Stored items
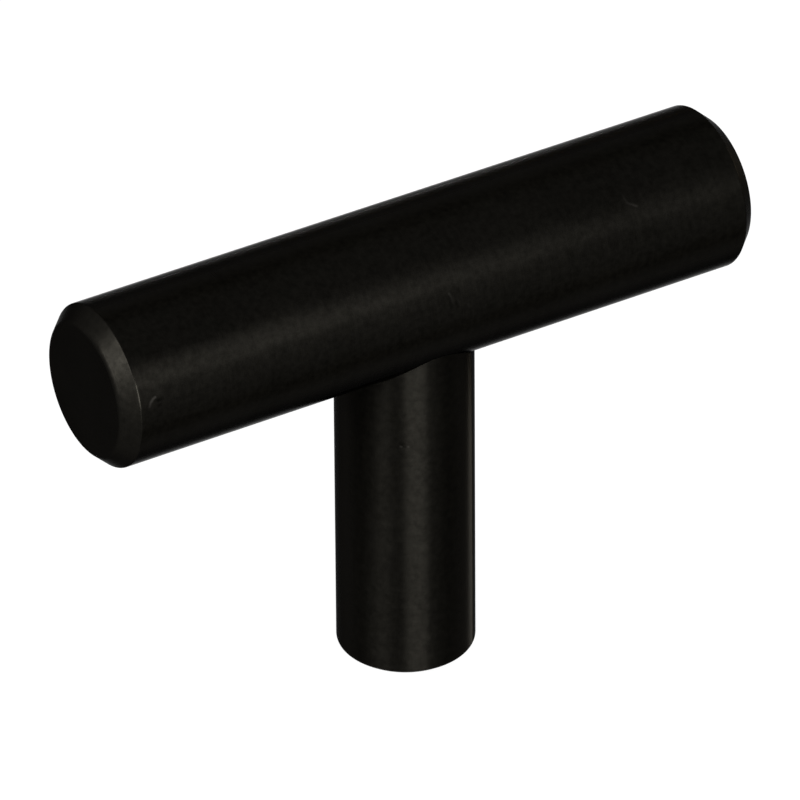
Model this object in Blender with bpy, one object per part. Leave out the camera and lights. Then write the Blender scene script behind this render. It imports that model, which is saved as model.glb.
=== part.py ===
"""T-bar cabinet knob: a chamfered round bar seated across the end of a round post.

Metres, +Z up. The origin is the centre of the post's foot, the face that sits against the
cabinet. The post stands along +Z and the bar lies along X. A headless stud, hidden inside,
draws the bar down into the saddle cut across the top of the post.
"""

import math

import bmesh
import bpy
from mathutils import Vector

# Bar
BAR_DIAMETER = 0.012
BAR_LENGTH = 0.052
BAR_CHAMFER_LENGTH = 0.0012  # along the bar
BAR_CHAMFER_DEPTH = 0.0010  # towards the bar's axis
BAR_EDGE_ROUND = 0.0003

# Post
POST_DIAMETER = 0.010
PROJECTION = 0.036  # cabinet face to the far side of the bar
POST_FOOT_BEVEL = 0.0006

# Tapped hole in the foot, drawn at the outer diameter of its thread
SCREW_HOLE_DIAMETER = 0.0042
SCREW_HOLE_DEPTH = 0.011
SCREW_HOLE_BEVEL = 0.0004

# Stud that joins post and bar, drawn at the outer diameter of its thread
STUD_DIAMETER = 0.005
STUD_IN_BAR = 0.0055
STUD_IN_POST = 0.006
STUD_END_BEVEL = 0.0005
SOCKET_ACROSS_FLATS = 0.0025
SOCKET_DEPTH = 0.0022

# Fits
SEAT_GAP = 0.0003  # between the saddle and the bar
THREAD_GAP = 0.0003  # round the stud, in its two tapped holes
HOLE_END_ROOM = 0.0006  # each tapped hole runs on past the end of the stud
DRILL_POINT_ANGLE = math.radians(118)

# Facets
TURNED_SEGMENTS = 96
HOLE_SEGMENTS = 48
ARC_STEPS = 4
CUTTER_OVERRUN = 0.002
WELD_DISTANCE = 1e-7
SHARP_ANGLE = math.radians(25)

bar_radius = BAR_DIAMETER / 2
post_radius = POST_DIAMETER / 2
stud_radius = STUD_DIAMETER / 2
stud_hole_radius = stud_radius + THREAD_GAP
bar_axis_height = PROJECTION - bar_radius
bar_underside = bar_axis_height - bar_radius
stud_bottom = bar_underside - STUD_IN_POST
stud_length = STUD_IN_POST + STUD_IN_BAR


def clear_scene():
    """Removes the objects of the scene that this file is run in."""
    for obj in list(bpy.data.objects):
        bpy.data.objects.remove(obj)


def surface_finish(name, colour, roughness, metallic):
    """A plain material for one piece."""
    material = bpy.data.materials.new(name)
    material.use_nodes = True
    material.diffuse_color = (*colour, 1.0)
    shader = material.node_tree.nodes["Principled BSDF"]
    shader.inputs["Base Color"].default_value = (*colour, 1.0)
    shader.inputs["Roughness"].default_value = roughness
    shader.inputs["Metallic"].default_value = metallic
    return material


def rounded_corner(before, corner, after, radius):
    """Points of the arc that blends a corner of an outline, tangent to both of its sides."""
    to_before = (before - corner).normalized()
    to_after = (after - corner).normalized()
    half_angle = to_before.angle(to_after) / 2
    reach = radius / math.tan(half_angle)
    centre = corner + (to_before + to_after).normalized() * (radius / math.sin(half_angle))
    start = corner + to_before * reach - centre
    end = corner + to_after * reach - centre
    sweep = -start.angle_signed(end)
    points = []
    for step in range(ARC_STEPS + 1):
        turn = sweep * step / ARC_STEPS
        across = start.x * math.cos(turn) - start.y * math.sin(turn)
        along = start.x * math.sin(turn) + start.y * math.cos(turn)
        points.append(centre + Vector((across, along)))
    return points


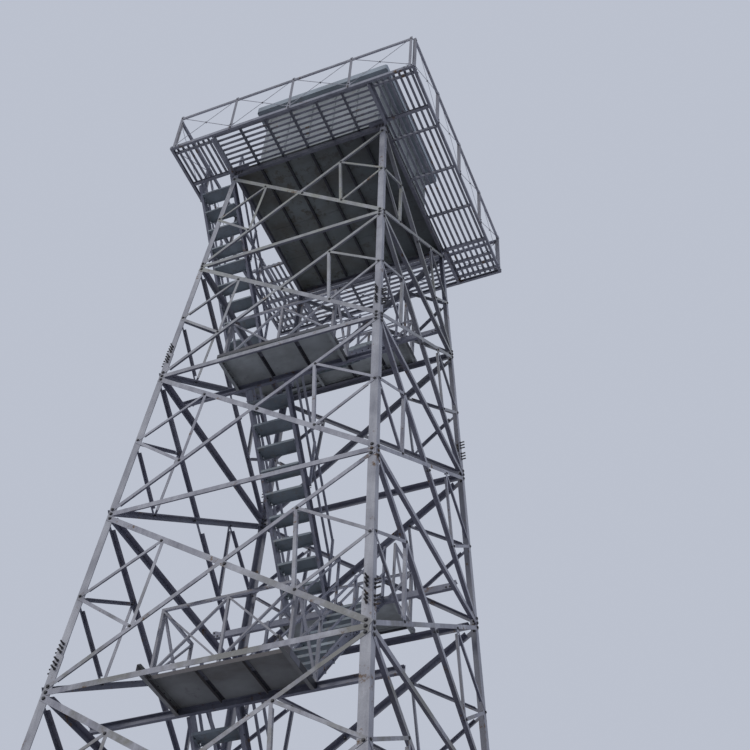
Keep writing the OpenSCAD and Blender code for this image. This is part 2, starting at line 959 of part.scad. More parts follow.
// One side of the railing: angle posts, top rail and crossing rods in each bay
module guard_side() {
    l = 2 * walk_half - 2 * guard_a;
    bay = (l - guard_a) / guard_bays;
    translate([-l / 2, -walk_half, walk_top]) {
        for (i = [0 : guard_bays])
            translate([i * bay, 0, -slat_t])
                linear_extrude(height = guard_h + slat_t + guard_over)
                    angle_2d(guard_a, guard_t);
        translate([0, 0, guard_h])
            rotate([90, 0, 90])
                linear_extrude(height = l)
                    mirror([0, 1, 0])
                        angle_2d(guard_a, guard_t);
        rotate([90, 0, 0])
            translate([0, 0, -guard_t])
                linear_extrude(height = guard_t)
                    for (i = [0 : guard_bays - 1]) {
                        x0 = i * bay + guard_a / 2;
                        rail_bar([x0, 0], [x0 + bay, guard_h - guard_a / 2], rod_w);
                        rail_bar([x0 + bay, 0], [x0, guard_h - guard_a / 2], rod_w);
                        translate([x0 + bay / 2, guard_h / 2 - guard_a / 4])
                            circle(d = 4 * rod_w, $fn = 8);
                    }
    }
}

module guardrail_front() {
    color(galvanised)
        guard_side();
}

module guardrail_right() {
    color(galvanised)
        rotate([0, 0, 90])
            guard_side();
}

module guardrail_rear() {
    color(galvanised)
        rotate([0, 0, 180])
            guard_side();
}

module guardrail_left() {
    color(galvanised)
        rotate([0, 0, 270])
            guard_side();
}

// Cabin

wall_in = cabin_w / 2 - wall_t;

module wall_front() {
    color(cladding)
        translate([-cabin_w / 2, -cabin_w / 2, floor_top])
            cube([cabin_w, wall_t, wall_h]);
}

module wall_right() {
    color(cladding)
        translate([wall_in, -wall_in, floor_top])
            cube([wall_t, 2 * wall_in, wall_h]);
}

module wall_rear() {
    color(cladding)
        translate([-cabin_w / 2, wall_in, floor_top])
            difference() {
                cube([cabin_w, wall_t, wall_h]);
                translate([(cabin_w - door_w) / 2, -1, -1])
                    cube([door_w, wall_t + 2, door_h + 1]);
            }
}

module wall_left() {
    color(cladding)
        translate([-cabin_w / 2, -wall_in, floor_top])
            difference() {
                cube([wall_t, 2 * wall_in, wall_h]);
                translate([-1, wall_in - window_w / 2, sill_h])
                    cube([wall_t + 2, window_w, window_h]);
            }
}

module window_pane() {
    color("lightblue")
        translate([-cabin_w / 2 + wall_t / 2 - glass_t / 2, -window_w / 2, floor_top + sill_h])
            cube([glass_t, window_w, window_h]);
}

// The leaf stands open, folded back against the wall beside the doorway
module door_leaf() {
    color(plate_steel)
        translate([door_w / 2 + 5, cabin_w / 2, floor_top + 10])
            cube([cabin_w / 2 - door_w / 2 - 5 - 10, door_t, door_h - 20]);
}

// A flat deck inside a raised rim with rounded corners
module roof() {
    hollow_w = roof_w - 2 * rim_w;
    color(plate_steel)
        translate([0, 0, floor_top + wall_h])
            difference() {
                linear_extrude(height = roof_h) {
                    square([roof_w - 2 * rim_r, roof_w], center = true);
                    square([roof_w, roof_w - 2 * rim_r], center = true);
                    for (sx = [-1, 1], sy = [-1, 1])
                        translate([sx * (roof_w / 2 - rim_r), sy * (roof_w / 2 - rim_r)])
                            circle(r = rim_r, $fn = 32);
                }
                translate([-hollow_w / 2, -hollow_w / 2, roof_t])
                    cube([hollow_w, hollow_w, roof_h]);
            }
}

leg_front_left();
leg_front_right();
leg_rear_right();
leg_rear_left();
footings();
bracing_front();
bracing_right();
bracing_rear();
bracing_left();
entry_portal();
landing_1();
landing_2();
landing_3();
landing_4();
landing_5();
landing_6();
landing_beams();
landing_rails_front();
landing_rails_rear();
stringers_left_lane();
stringers_right_lane();
stringers_top_flight();
treads_left_lane();
treads_right_lane();
treads_top_flight();
handrails_left_lane();
handrails_right_lane();
handrails_top_flight();
ring_beams();
joists();
floor_plate();
walkway_front();
walkway_rear();
walkway_right();
walkway_left();
guardrail_front();
guardrail_right();
guardrail_rear();
guardrail_left();
wall_front();
wall_right();
wall_rear();
wall_left();
window_pane();
door_leaf();
roof();
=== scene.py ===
import json
import math
import random
from itertools import product

import bmesh
import bpy
from mathutils import Matrix, Vector


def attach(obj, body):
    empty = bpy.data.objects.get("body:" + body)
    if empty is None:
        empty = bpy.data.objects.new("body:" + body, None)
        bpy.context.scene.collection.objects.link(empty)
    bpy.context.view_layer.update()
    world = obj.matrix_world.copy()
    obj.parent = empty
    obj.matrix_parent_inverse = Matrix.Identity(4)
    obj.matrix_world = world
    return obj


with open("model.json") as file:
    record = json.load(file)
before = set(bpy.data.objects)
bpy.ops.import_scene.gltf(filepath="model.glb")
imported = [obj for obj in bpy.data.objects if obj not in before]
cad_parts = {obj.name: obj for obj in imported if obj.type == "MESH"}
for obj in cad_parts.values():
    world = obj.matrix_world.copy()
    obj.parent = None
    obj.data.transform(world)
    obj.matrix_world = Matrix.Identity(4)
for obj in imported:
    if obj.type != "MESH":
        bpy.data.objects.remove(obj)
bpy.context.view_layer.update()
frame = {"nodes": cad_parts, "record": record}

# Sizes shared with the solids, in metres
TOP_W = 3.0
LEAN = 0.05
STOREY = 2.8
STOREYS = 7
FOOT_H = 0.28
LEG_STUB = 0.07
PLATFORM_Z = FOOT_H + STOREYS * STOREY + LEG_STUB
LEG_T = 0.010
LEG_FLANGE = (0.125, 0.125, 0.125, 0.125, 0.110, 0.110, 0.095)
SPLICE_UP = 0.26
SPLICE_T = 0.008
SPLICE_LEVELS = (3, 5)
BASE_T = 0.022
HEEL_GAP = 0.022
JOINT_UP = 0.055
BRACE_T = 0.006
STRUT_A = 0.08
FLIGHT_W = 0.6
RISERS = 10
GROUND_RISERS = 12
TREAD_D = 0.25
STRINGER_T = 0.007
STRINGER_A = 0.045
LANDING_IN = 1.05
LANDING_D = 0.75
LANDING_LEFT = 0.83
LANDING_RIGHT = 0.97
LANDING_W = LANDING_LEFT + LANDING_RIGHT
LANDING_BEAM_H = 0.10
DECK_T = 0.006
RIB_A = 0.05
RIB_T = 0.006
DECK_UP = STRUT_A / 2 + 0.001 + LANDING_BEAM_H + DECK_T
LANE_X = {0: 0.20, 1: -0.66}
OUTER_LANE_X = -2.19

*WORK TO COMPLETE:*
Only the lines from the first line of the material above through the line that contains "from mathutils import Vector" should be quoted, each one exactly.

*FINAL RESULT:*
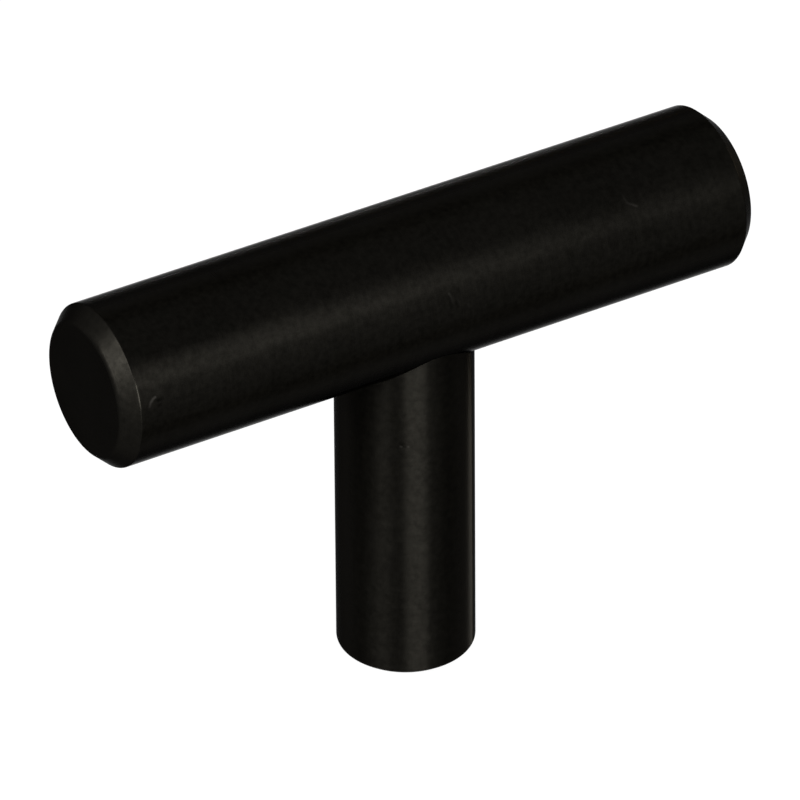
Model this object in Blender with bpy, one object per part. Leave out the camera and lights. Then write the Blender scene script behind this render. It imports that model, which is saved as model.glb.
=== part.py ===
"""T-bar cabinet knob: a chamfered round bar seated across the end of a round post.

Metres, +Z up. The origin is the centre of the post's foot, the face that sits against the
cabinet. The post stands along +Z and the bar lies along X. A headless stud, hidden inside,
draws the bar down into the saddle cut across the top of the post.
"""

import math

import bmesh
import bpy
from mathutils import Vector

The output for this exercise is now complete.